The first thing we note is that the artist has strengthened the bottom line of the lunette by repetition. He has carried a stone bench along the en-tire width, which also serves as a seat for the figures. Do you see the advantage of making the figures seated ? If Raphael had represented them in a standing position, he would have had to make them smaller in order to get them entirely into the space ; and this would have lessened the feeling of bigness in the composition. So he invented a device by which he could represent them seated. Further, he has raised the bench in the center by the addition of another step, so as to lift the composition naturally in the part where the space to be decorated is highest.

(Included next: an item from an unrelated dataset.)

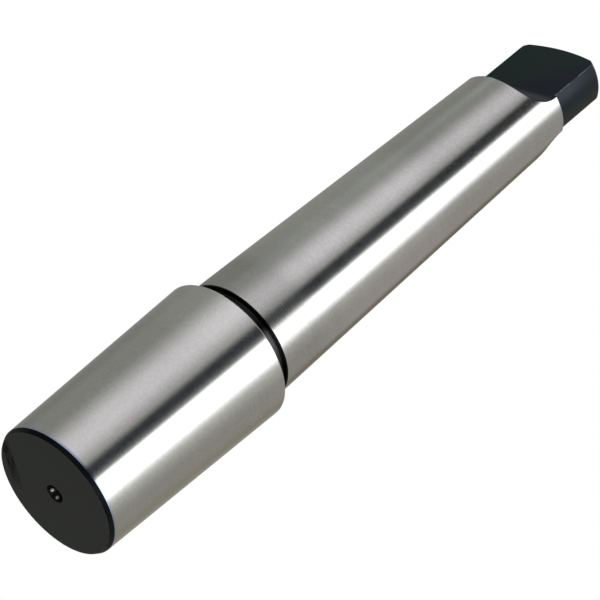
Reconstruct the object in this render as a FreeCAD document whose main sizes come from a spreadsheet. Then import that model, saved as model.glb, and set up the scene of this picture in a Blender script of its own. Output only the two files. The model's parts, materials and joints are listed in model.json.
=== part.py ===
# Drill chuck arbor: one bar of steel, turned, ground between centres and milled at the tang.
# It stands on its front face, with its axis along +Z and the tang on top.
# The flats of the tang face -Y and +Y. Lengths are in millimetres and angles in degrees.
import FreeCAD, Part
import math
import os
import Sketcher

NODE = "chuck_arbor"

SIZES = {
    "chuck_large_diameter": 28.35,  # chuck taper, at the shoulder
    "chuck_taper": 0.0502,  # loss of its diameter for each unit of length to the front face
    "chuck_length": 43.8,  # front face to the shoulder
    "front_chamfer_length": 0.8,  # chamfer round the front face, along the axis
    "front_chamfer_depth": 0.48,  # the same chamfer, across the axis
    "edge_break": 0.2,  # broken edge at each end of the ground cones
    "neck_depth": 1.05,  # depth of the relief, below the shank's large end
    "neck_width": 2.95,  # shoulder to the shank
    "neck_corner_radius": 0.4,  # nose radius of the tool that turned it
    "shank_large_diameter": 24.1,  # shank taper, at the relief
    "shank_taper": 0.0502,  # loss of its diameter for each unit of length to the tang
    "shank_length": 84.25,  # relief to the end of the ground cone
    "tang_relief": 0.6,  # how far the turned sides of the tang lie inside the cone's end
    "tang_length": 14.1,  # end of the ground cone to the top of the crown
    "tang_crown_radius": 32.0,  # radius of the crowned tip
    "tang_corner_radius": 1.6,  # rounding between the sides and the crown
    "tang_thickness": 7.75,  # distance between the milled flats
    "flat_overrun": 0.4,  # how far a level flat runs into the cone
    "flat_runout_radius": 6.9,  # radius of the cutter where a flat runs out
    "centre_mouth_diameter": 3.7,  # centre hole, where it opens
    "centre_pilot_diameter": 1.6,  # centre hole, where it is drilled
    "centre_pilot_length": 2.0,  # drilled stretch behind the countersink
    "centre_angle": 60.0,  # angle of the countersink
    "drill_point_angle": 118.0,  # angle of the point of the drill
}

# Heights on the axis, from the front face up.
SHOULDER = "Sizes.chuck_length"
SHANK_START = f"({SHOULDER} + Sizes.neck_width)"
CONE_END = f"({SHANK_START} + Sizes.shank_length)"
TIP = f"({CONE_END} + Sizes.tang_length)"


# The radius of the chuck taper at a height.
def chuck_radius(height):
    return f"(Sizes.chuck_large_diameter - Sizes.chuck_taper * (Sizes.chuck_length - {height})) / 2"


# The radius of the shank at a distance from its large end.
def shank_radius(distance):
    return f"(Sizes.shank_large_diameter - Sizes.shank_taper * {distance}) / 2"


CONE_END_RADIUS = shank_radius("Sizes.shank_length")
TANG_RADIUS = f"({CONE_END_RADIUS} - Sizes.tang_relief)"

# The rounding of the tang's rim has its centre inside the side by its own radius, and inside
# the crown by the same. CROWN_SINE and CROWN_COSINE give the direction from the crown's centre
# to that point.
CROWN_CENTRE = f"({TIP} - Sizes.tang_crown_radius)"
CROWN_REACH = "(Sizes.tang_crown_radius - Sizes.tang_corner_radius)"
CROWN_SINE = f"(({TANG_RADIUS} - Sizes.tang_corner_radius) / {CROWN_REACH})"
CROWN_COSINE = f"sqrt(1 - {CROWN_SINE} ^ 2)"


def add_sizes(doc):
    sheet = doc.addObject("Spreadsheet::Sheet", "Sizes")
    for row, (alias, number) in enumerate(SIZES.items(), start=1):
        sheet.set(f"A{row}", alias.replace("_", " "))
        sheet.set(f"B{row}", str(number))
        sheet.setAlias(f"B{row}", alias)
    doc.recompute()


def origin_part(body, role):
    return next(part for part in body.Origin.OriginFeatures if part.Role == role)


def new_sketch(body, name, plane):
    sketch = body.newObject("Sketcher::SketchObject", name)
    sketch.AttachmentSupport = [(origin_part(body, plane), "")]
    sketch.MapMode = "FlatFace"
    return sketch


# The short arc of a given radius that leads anticlockwise from one point to another.
def short_arc(start, end, radius):
    half = (end - start) / 2
    inward = FreeCAD.Vector(-half.y, half.x, 0).normalize()
    centre = start + half + inward * math.sqrt(max(radius**2 - half.Length**2, 0))
    arm = start - centre
    angle = math.atan2(arm.y, arm.x)
    turn = 2 * math.asin(min(half.Length / radius, 1))
    circle = Part.Circle(centre, FreeCAD.Vector(0, 0, 1), radius)
    return Part.ArcOfCircle(circle, angle, angle + turn)


# Holds the start of an edge at the place that two expressions give.
def tie_start(sketch, edge, across, along):
    vertical_axis, horizontal_axis = -2, -1
    ties = [("DistanceX", across, vertical_axis), ("DistanceY", along, horizontal_axis)]
    for kind, expression, axis in ties:
        if expression == "0":
            sketch.addConstraint(Sketcher.Constraint("PointOnObject", edge, 1, axis))
        else:
            number = float(sketch.evalExpression(expression))
            tie = sketch.addConstraint(Sketcher.Constraint(kind, -1, 1, edge, 1, number))
            sketch.setExpression(f"Constraints[{tie}]", expression)


def tie_radius(sketch, edge, expression):
    number = float(sketch.evalExpression(expression))
    tie = sketch.addConstraint(Sketcher.Constraint("Radius", edge, number))
    sketch.setExpression(f"Constraints[{tie}]", expression)


# Draws a closed outline, anticlockwise. Each corner is its distance from the axis and its
# height. A third item is the radius of an arc that leads on to the next corner.
def draw_outline(sketch, corners):
    points = [
        FreeCAD.Vector(*(float(sketch.evalExpression(text)) for text in corner[:2]), 0)
        for corner in corners
    ]
    following = points[1:] + points[:1]
    edges = []
    for corner, start, end in zip(corners, points, following):
        if len(corner) == 3:
            curve = short_arc(start, end, float(sketch.evalExpression(corner[2])))
        else:
            curve = Part.LineSegment(start, end)
        edges.append(sketch.addGeometry(curve, False))
    for edge, next_edge in zip(edges, edges[1:] + edges[:1]):
        sketch.addConstraint(Sketcher.Constraint("Coincident", edge, 2, next_edge, 1))
    for edge, corner in zip(edges, corners):
        tie_start(sketch, edge, corner[0], corner[1])
        for radius in corner[2:]:
            tie_radius(sketch, edge, radius)


def full_turn(body, kind, name, sketch):
    feature = body.newObject(kind, name)
    feature.Profile = sketch
    feature.ReferenceAxis = (origin_part(body, "Z_Axis"), [""])
    feature.Angle = 360
    return feature


# The bar as it leaves the lathe and the grinder: both cones, the shoulder and the round tang.
def turn_blank(body):
    sketch = new_sketch(body, "turned_profile", "XZ_Plane")
    chamfer_end = "Sizes.front_chamfer_length"
    corners = [
        ("0", "0"),
        (f"{chuck_radius(chamfer_end)} - Sizes.front_chamfer_depth", "0"),
        (chuck_radius(chamfer_end), chamfer_end),
        (chuck_radius(f"({SHOULDER} - Sizes.edge_break)"), f"{SHOULDER} - Sizes.edge_break"),
        ("Sizes.chuck_large_diameter / 2 - Sizes.edge_break", SHOULDER),
        ("Sizes.shank_large_diameter / 2 - Sizes.edge_break", SHOULDER),
        ("Sizes.shank_large_diameter / 2 - Sizes.edge_break", SHANK_START),
        (shank_radius("Sizes.edge_break"), f"{SHANK_START} + Sizes.edge_break"),
        (shank_radius("(Sizes.shank_length - Sizes.edge_break)"), f"{CONE_END} - Sizes.edge_break"),
        (f"{CONE_END_RADIUS} - Sizes.edge_break", CONE_END),
        (TANG_RADIUS, CONE_END),
        (TANG_RADIUS, f"{CROWN_CENTRE} + {CROWN_REACH} * {CROWN_COSINE}", "Sizes.tang_corner_radius"),
        (
            f"Sizes.tang_crown_radius * {CROWN_SINE}",
            f"{CROWN_CENTRE} + Sizes.tang_crown_radius * {CROWN_COSINE}",
            "Sizes.tang_crown_radius",
        ),
        ("0", TIP),
    ]
    draw_outline(sketch, corners)
    return full_turn(body, "PartDesign::Revolution", "turned_blank", sketch)


# The relief behind the shoulder, where the grinding wheel runs out.
def turn_neck(body):
    sketch = new_sketch(body, "neck_profile", "XZ_Plane")
    outside = "Sizes.shank_large_diameter"
    wall = "(Sizes.shank_large_diameter / 2 - Sizes.neck_depth)"
    nose = "Sizes.neck_corner_radius"
    corners = [
        (outside, SHANK_START),
        (f"{wall} + {nose}", SHANK_START, nose),
        (wall, f"{SHANK_START} - {nose}"),
        (wall, f"{SHOULDER} + {nose}", nose),
        (f"{wall} + {nose}", SHOULDER),
        (outside, SHOULDER),
    ]
    draw_outline(sketch, corners)
    return full_turn(body, "PartDesign::Groove", "neck", sketch)


# A centre hole: a countersink, a drilled stretch and the mark of the drill's point.
def drill_front_centre(body):
    sketch = new_sketch(body, "front_centre_profile", "XZ_Plane")
    countersink, bottom = centre_depths()
    corners = [
        ("0", "0"),
        ("Sizes.centre_mouth_diameter / 2", "0"),
        ("Sizes.centre_pilot_diameter / 2", countersink),
        ("Sizes.centre_pilot_diameter / 2", f"{countersink} + Sizes.centre_pilot_length"),
        ("0", bottom),
    ]
    draw_outline(sketch, corners)
    return full_turn(body, "PartDesign::Groove", "front_centre", sketch)


# The same in the tang's tip. Its mouth lies on the crown, and the cut starts a little above it.
def drill_tang_centre(body):
    sketch = new_sketch(body, "tang_centre_profile", "XZ_Plane")
    countersink, bottom = centre_depths()
    mouth_radius = "Sizes.centre_mouth_diameter / 2"
    mouth = f"({CROWN_CENTRE} + sqrt(Sizes.tang_crown_radius ^ 2 - ({mouth_radius}) ^ 2))"
    corners = [
        ("0", f"{mouth} + Sizes.edge_break"),
        ("0", f"{mouth} - ({bottom})"),
        ("Sizes.centre_pilot_diameter / 2", f"{mouth} - {countersink} - Sizes.centre_pilot_length"),
        ("Sizes.centre_pilot_diameter / 2", f"{mouth} - {countersink}"),
        (
            f"{mouth_radius} + Sizes.edge_break * tan(Sizes.centre_angle / 2)",
            f"{mouth} + Sizes.edge_break",
        ),
    ]
    draw_outline(sketch, corners)
    return full_turn(body, "PartDesign::Groove", "tang_centre", sketch)


# How deep the countersink and the whole centre hole reach.
def centre_depths():
    step = "(Sizes.centre_mouth_diameter - Sizes.centre_pilot_diameter) / 2"
    countersink = f"{step} / tan(Sizes.centre_angle / 2)"
    point = "Sizes.centre_pilot_diameter / 2 / tan(Sizes.drill_point_angle / 2)"
    return countersink, f"{countersink} + Sizes.centre_pilot_length + {point}"


# One flat of the tang. The cutter leaves its own radius where the flat runs out on the cone.
def mill_flat(body):
    sketch = new_sketch(body, "flat_profile", "YZ_Plane")
    flat = "Sizes.tang_thickness / 2"
    radius = "Sizes.flat_runout_radius"
    level_end = f"({CONE_END} - Sizes.flat_overrun)"
    outside = f"{flat} + {radius} + Sizes.shank_large_diameter / 2"
    clear_of_tip = f"{TIP} + Sizes.edge_break"
    corners = [
        (flat, clear_of_tip),
        (flat, level_end, radius),
        (f"{flat} + {radius}", f"{level_end} - {radius}"),
        (outside, f"{level_end} - {radius}"),
        (outside, clear_of_tip),
    ]
    draw_outline(sketch, corners)
    pocket = body.newObject("PartDesign::Pocket", "tang_flat")
    pocket.Profile = sketch
    pocket.SideType = "Symmetric"
    pocket.setExpression("Length", "Sizes.shank_large_diameter")
    return pocket


def mirror_flat(body, pocket):
    mirrored = body.newObject("PartDesign::Mirrored", "tang_flat_pair")
    mirrored.Originals = [pocket]
    mirrored.MirrorPlane = (origin_part(body, "XZ_Plane"), [""])
    body.Tip = mirrored
    return mirrored


def build_arbor(doc):
    body = doc.addObject("PartDesign::Body", NODE)
    body.Label = NODE
    stages = [turn_blank(body), turn_neck(body), drill_front_centre(body), drill_tang_centre(body)]
    stages.append(mill_flat(body))
    stages.append(mirror_flat(body, stages[-1]))
    doc.recompute()
    check_cuts(stages)
    return body


# Every stage after the blank has to take steel away.
def check_cuts(stages):
    for before, after in zip(stages, stages[1:]):
        if after.Shape.Volume >= before.Shape.Volume:
            raise RuntimeError(f"{after.Label} cuts nothing")


def check_document(doc):
    for item in doc.Objects:
        if "Invalid" in item.State or "Error" in item.State:
            raise RuntimeError(f"{item.Label} failed: {item.State}")


def check_solid(body):
    shape = body.Shape
    if shape.isNull() or not shape.isValid() or len(shape.Solids) != 1:
        raise RuntimeError(f"{body.Label} is not one valid solid")


def main():
    doc = FreeCAD.newDocument("drill_chuck_arbor")
    add_sizes(doc)
    arbor = build_arbor(doc)
    check_document(doc)
    check_solid(arbor)
    os.makedirs("parts", exist_ok=True)
    arbor.Shape.exportStep(f"parts/{arbor.Label}.step")
    box = arbor.Shape.BoundBox
    print(f"{arbor.Label}: {arbor.Shape.Volume:.1f} cubic millimetres")
    print(f"{box.XLength:.2f} by {box.YLength:.2f} by {box.ZLength:.2f}, from height {box.ZMin:.3f}")


main()
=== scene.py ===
import json
from math import acos, cos, degrees, hypot, pi, radians, sin, sqrt, tan

import bmesh
import bpy
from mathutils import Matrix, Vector

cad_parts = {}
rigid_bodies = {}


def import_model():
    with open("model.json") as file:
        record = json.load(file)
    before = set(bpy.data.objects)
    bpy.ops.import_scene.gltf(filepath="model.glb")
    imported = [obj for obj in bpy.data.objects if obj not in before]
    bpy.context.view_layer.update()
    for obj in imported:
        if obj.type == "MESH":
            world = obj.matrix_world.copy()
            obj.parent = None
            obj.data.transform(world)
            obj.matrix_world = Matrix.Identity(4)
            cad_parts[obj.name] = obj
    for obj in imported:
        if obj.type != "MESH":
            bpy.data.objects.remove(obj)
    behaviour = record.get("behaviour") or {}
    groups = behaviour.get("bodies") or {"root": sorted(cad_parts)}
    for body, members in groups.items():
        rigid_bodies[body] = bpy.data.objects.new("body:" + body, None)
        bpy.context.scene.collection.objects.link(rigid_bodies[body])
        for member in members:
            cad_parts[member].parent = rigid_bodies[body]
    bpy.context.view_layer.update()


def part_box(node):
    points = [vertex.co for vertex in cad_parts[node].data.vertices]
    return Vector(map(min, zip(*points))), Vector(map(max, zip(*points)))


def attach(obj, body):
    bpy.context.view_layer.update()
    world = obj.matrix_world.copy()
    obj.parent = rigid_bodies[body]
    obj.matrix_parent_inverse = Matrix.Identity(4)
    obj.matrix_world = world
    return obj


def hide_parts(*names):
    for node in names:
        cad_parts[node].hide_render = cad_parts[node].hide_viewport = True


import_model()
mm = 0.001
cadLow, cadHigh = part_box("chuck_arbor")
print("frame loaded, the arbor reaches from z", round(cadLow.z / mm, 2), "to", round(cadHigh.z / mm, 2), "mm")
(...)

Thus from the corners, or angles of the lunette there is on each side a gradual rise up to the head of Prudence, that suggests a pyramid or a triangle within the curved space. The same triangular effect is repeated in the pattern, made by the figures of Prudence and the Cupid who holds the torch. The curve of the torch is so arranged as to balance the slope of the woman's legs. So the geometric plan may be the repetition of a smaller, inside a larger triangle, contrasted with the curve of the lunette. On the other hand, if you look at the painting again, you notice that the Cupid with the torch is balanced by the one who holds the mirror. Their bodies have a vertical or upright direction, and then the tops of the torch and the mirror supply points which the eye seems to join by a horizontal line, so that a rectangle occupies the center of the composition as it does in the Disputa. This strong contrast of a rectangular form to the curve of the lunette, and then again the contrast of the diagonal lines, formed by the Cupids' figures across the angles of the space, may be the simple geometric elements out of which this composition grew.